Most research aiming to understand the molecular foundations of life and disease has focused on a limited set of increasingly well-known proteins. By contrast, thousands of human proteins remain "understudied": their biological function is poorly understood and annotation of their molecular properties is scarce. This annotation inequality hinders biomedical progress because mechanistic investigations of gene–disease associations typically focus on proteins that are already well known, a phenomenon also known as the street-light effect (Kustatscher et al, Nat Methods 2022, PMID 35534633).
We have previously shown that protein covariation (coexpression) analysis is a powerful proteomics approach to link uncharacterised proteins to known cellular processes (Messner et al, Cell 2023, PMID 37080200; Kustatscher et al, Nat Biotechnol 2019, PMID 31690884). Here, we present a new covariation map of the human proteome. To assemble it, we developed a proteomics data processing pipeline that is fast, scalable, and includes appropriate FDR control for very large datasets. Based on the Fragpipe platform, this pipeline enabled us to re-process 23,000 previously published MS runs in less than two weeks. This resulted in the ProteomeHD.2 dataset, which covers the abundance changes of 16,000 proteins in response to 2,500 biological perturbations, quantified using SILAC labelling. This includes many microproteins for which proteomic evidence had so far been lacking (Kourtis et al, in preparation).

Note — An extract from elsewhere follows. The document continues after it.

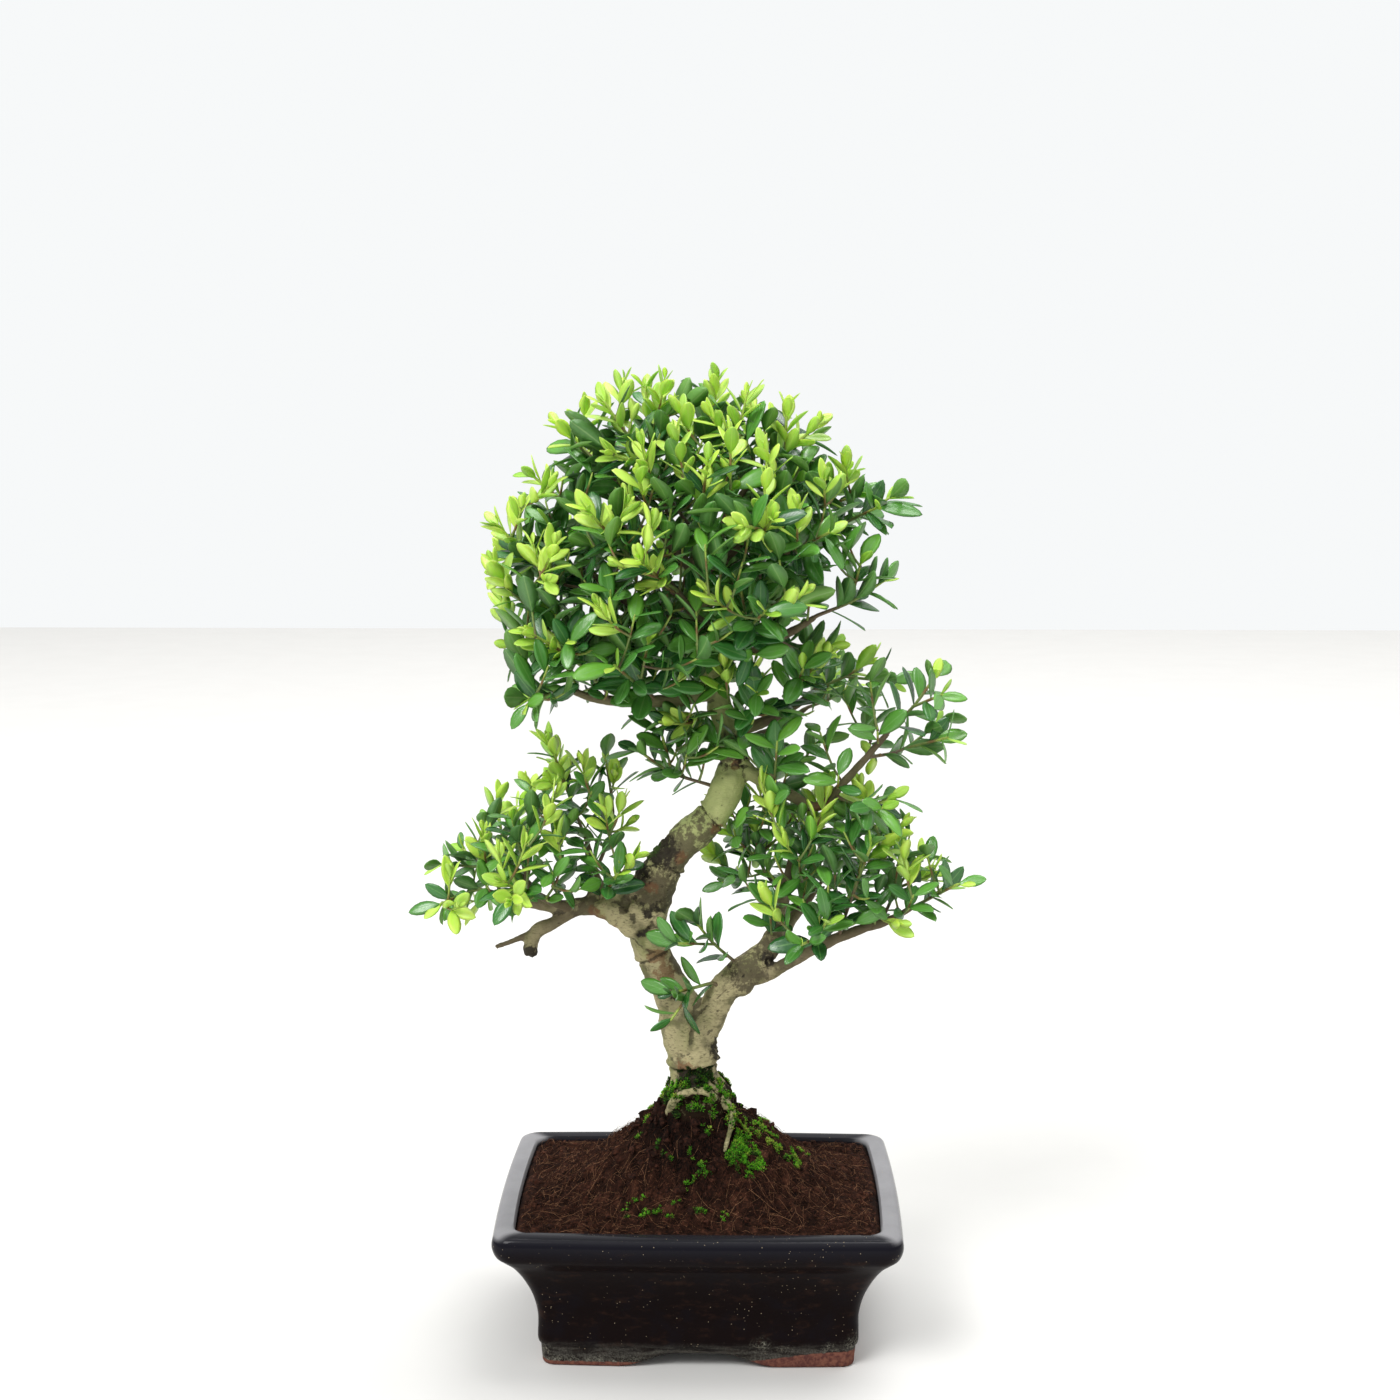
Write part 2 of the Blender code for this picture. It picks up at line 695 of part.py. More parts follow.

To determine which proteins have similar covariation patterns across ProteomeHD.2, and might thus be functionally related, we developed a machine-learning-based strategy. This strategy not only considers whether two proteins have correlated expression but also incorporates additional information from the proteomics data that reflect the robustness and reliability of the underlying protein quantitations. The resulting proteome covariation map reveals functional associations for about 10,000 human proteins. We show that it captures functional associations as well as more established techniques, such as affinity-purification MS experiments, allowing us to make predictions on the potential biological functions of many previously unidentified and understudied human proteins.